### [SOURCE MATERIAL]
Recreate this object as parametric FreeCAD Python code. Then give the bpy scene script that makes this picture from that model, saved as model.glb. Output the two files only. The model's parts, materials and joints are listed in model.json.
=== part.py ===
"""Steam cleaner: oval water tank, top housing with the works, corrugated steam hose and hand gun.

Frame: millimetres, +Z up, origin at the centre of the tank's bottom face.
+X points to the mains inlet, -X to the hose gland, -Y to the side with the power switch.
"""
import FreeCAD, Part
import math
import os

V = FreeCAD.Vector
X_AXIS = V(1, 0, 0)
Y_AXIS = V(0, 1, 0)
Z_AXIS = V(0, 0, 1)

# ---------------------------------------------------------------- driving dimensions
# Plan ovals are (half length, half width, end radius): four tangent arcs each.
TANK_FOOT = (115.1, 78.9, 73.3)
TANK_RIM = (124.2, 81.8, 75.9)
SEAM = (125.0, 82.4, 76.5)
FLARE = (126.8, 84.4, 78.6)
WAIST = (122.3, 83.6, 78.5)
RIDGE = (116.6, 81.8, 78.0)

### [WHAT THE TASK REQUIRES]
Word for word, reproduce the listing above from its start up to and including the line that has "Z_AXIS = V(0, 0, 1)". Give only those lines.

### [SOLUTION FOR THIS PROBLEM]
Recreate this object as parametric FreeCAD Python code. Then give the bpy scene script that makes this picture from that model, saved as model.glb. Output the two files only. The model's parts, materials and joints are listed in model.json.
=== part.py ===
"""Steam cleaner: oval water tank, top housing with the works, corrugated steam hose and hand gun.

Frame: millimetres, +Z up, origin at the centre of the tank's bottom face.
+X points to the mains inlet, -X to the hose gland, -Y to the side with the power switch.
"""
import FreeCAD, Part
import math
import os

V = FreeCAD.Vector
X_AXIS = V(1, 0, 0)
Y_AXIS = V(0, 1, 0)
Z_AXIS = V(0, 0, 1)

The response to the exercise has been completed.